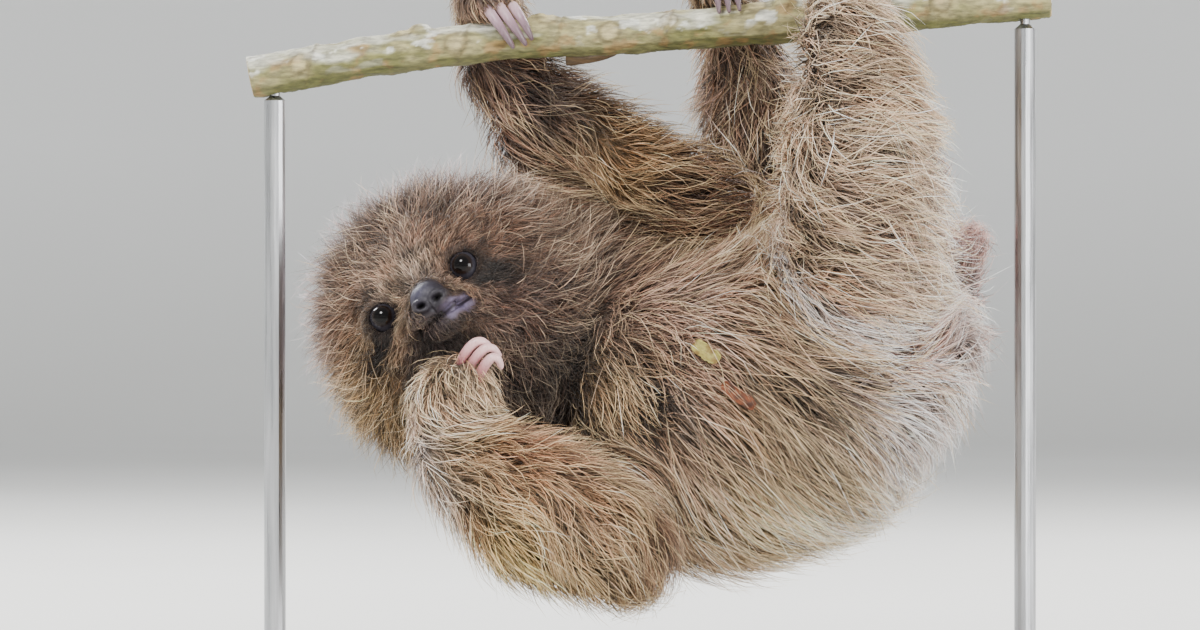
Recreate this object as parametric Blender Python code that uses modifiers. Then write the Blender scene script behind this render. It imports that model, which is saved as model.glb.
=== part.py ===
"""A juvenile three-toed sloth hanging under a cut branch, as a still life-size museum model.

The animal hangs on its back, head to -X and rump to +X, with its right side toward -Y. The
branch rests on two steel rods that stand in a flat wooden base, whose underside is at z = 0.
Every body part is drawn out to the tips of the coat. Lengths are in metres.
"""
import math

import bmesh
import bpy
from mathutils import Matrix, Vector

MM = 0.001
GAP = 0.3 * MM            # clearance where two pieces meet
CUT = 0.5 * MM            # width of the saw cut between two parts of one limb
VOXEL = 2.6 * MM          # fineness of the blended flesh before it is thinned out
FLESH_RATIO = 0.05        # share of the blended flesh's faces that is kept
MUZZLE_VOXEL = 0.9 * MM
MUZZLE_RATIO = 0.09
WELD_STEPS = (0.08 * MM, 0.04 * MM, 0.02 * MM, 0.008 * MM, 0.0)

# ---- the branch (perch) -------------------------------------------------------------------
BRANCH_LENGTH = 256 * MM
BRANCH_RADIUS = 6.6 * MM
BRANCH_MID_Z = 229.4 * MM
BRANCH_LEFT_DROP = 14.4 * MM      # how far the left end hangs below the middle
BRANCH_RIGHT_RISE = 10.8 * MM
BRANCH_RINGS = 16
KNOT_PLACES = ((-73, 5.0), (-36, 4.2), (43, 6.2), (100, 4.4))     # along X, radius, in mm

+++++

◆ Goal:
Extract each line of the listing above, copying it word for word.

◆ Complete output:
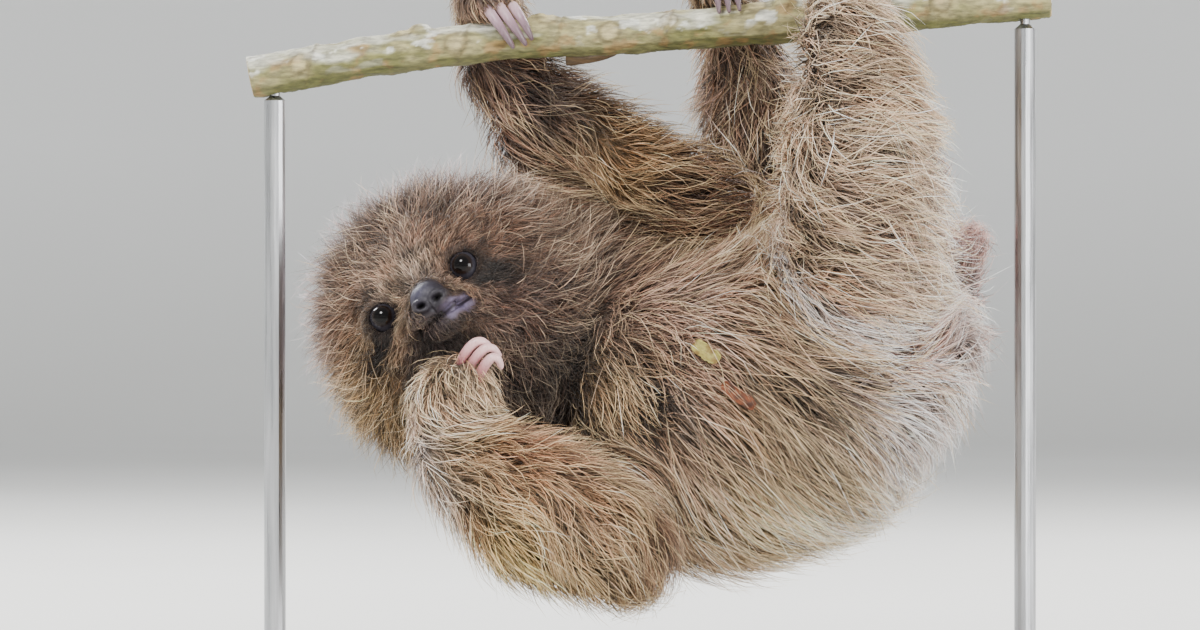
Recreate this object as parametric Blender Python code that uses modifiers. Then write the Blender scene script behind this render. It imports that model, which is saved as model.glb.
=== part.py ===
"""A juvenile three-toed sloth hanging under a cut branch, as a still life-size museum model.

The animal hangs on its back, head to -X and rump to +X, with its right side toward -Y. The
branch rests on two steel rods that stand in a flat wooden base, whose underside is at z = 0.
Every body part is drawn out to the tips of the coat. Lengths are in metres.
"""
import math

import bmesh
import bpy
from mathutils import Matrix, Vector

MM = 0.001
GAP = 0.3 * MM            # clearance where two pieces meet
CUT = 0.5 * MM            # width of the saw cut between two parts of one limb
VOXEL = 2.6 * MM          # fineness of the blended flesh before it is thinned out
FLESH_RATIO = 0.05        # share of the blended flesh's faces that is kept
MUZZLE_VOXEL = 0.9 * MM
MUZZLE_RATIO = 0.09
WELD_STEPS = (0.08 * MM, 0.04 * MM, 0.02 * MM, 0.008 * MM, 0.0)

# ---- the branch (perch) -------------------------------------------------------------------
BRANCH_LENGTH = 256 * MM
BRANCH_RADIUS = 6.6 * MM
BRANCH_MID_Z = 229.4 * MM
BRANCH_LEFT_DROP = 14.4 * MM      # how far the left end hangs below the middle
BRANCH_RIGHT_RISE = 10.8 * MM
BRANCH_RINGS = 16
KNOT_PLACES = ((-73, 5.0), (-36, 4.2), (43, 6.2), (100, 4.4))     # along X, radius, in mm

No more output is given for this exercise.